The SDGs call for “a spirit of strengthened global solidarity.” Problems that cross geographies and sectors require collaboration that does as well.
The good news is that we’re seeing a variety of players step up for the SDGs, from youth activists striking for climate action to cities embracing sustainable living conditions to corporations embedding sustainability into their core plans.
This is important, but more solidarity is needed, especially when it comes to mobilizing financing and reaching the furthest behind. Governments alone can’t achieve the SDGs, but they have a key role to play, and they need to play it better. In 2018, Official Development Assistance declined 2.7 percent – just one example of an area that needs improvement.
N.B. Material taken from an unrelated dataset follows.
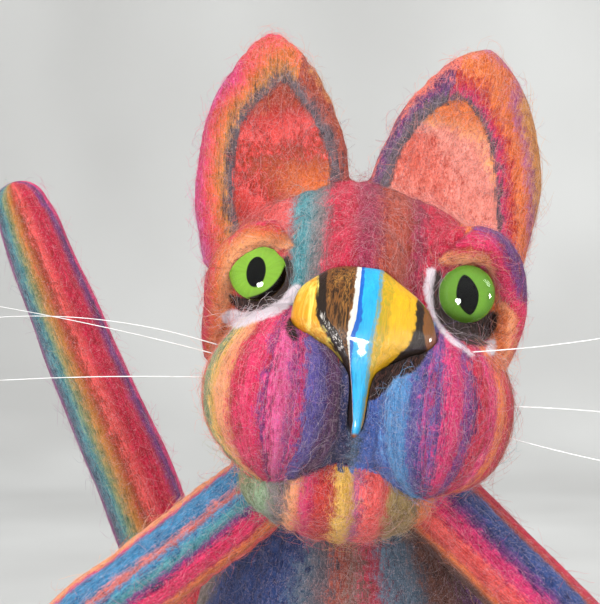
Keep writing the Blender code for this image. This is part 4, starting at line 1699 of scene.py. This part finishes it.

The international community must mobilize adequate and targeted financing both domestically and internationally, including improving domestic revenue mobilization and meeting commitments for development assistance.
“End poverty in all its forms everywhere.”
Extreme poverty has been cut by more than half since 1990. Still, around 1 in 10 people live on less than the target figure of international-$1.90 per day. A very low poverty threshold is justified by highlighting the need of those people who are worst off. SDG 1 is to end extreme poverty globally by 2030.
“Strengthen the means of implementation and revitalize the global partnership for sustainable development.“
Increasing international cooperation is seen as vital to achieving each of the 16 previous goals. Goal 17 is included to assure that countries and organizations cooperate instead of compete. Developing multi-stakeholder partnerships to share knowledge, expertise, technology, and financial support is seen as critical to overall success of the SDGs. Public-private partnerships that involve civil societies are specifically mentioned.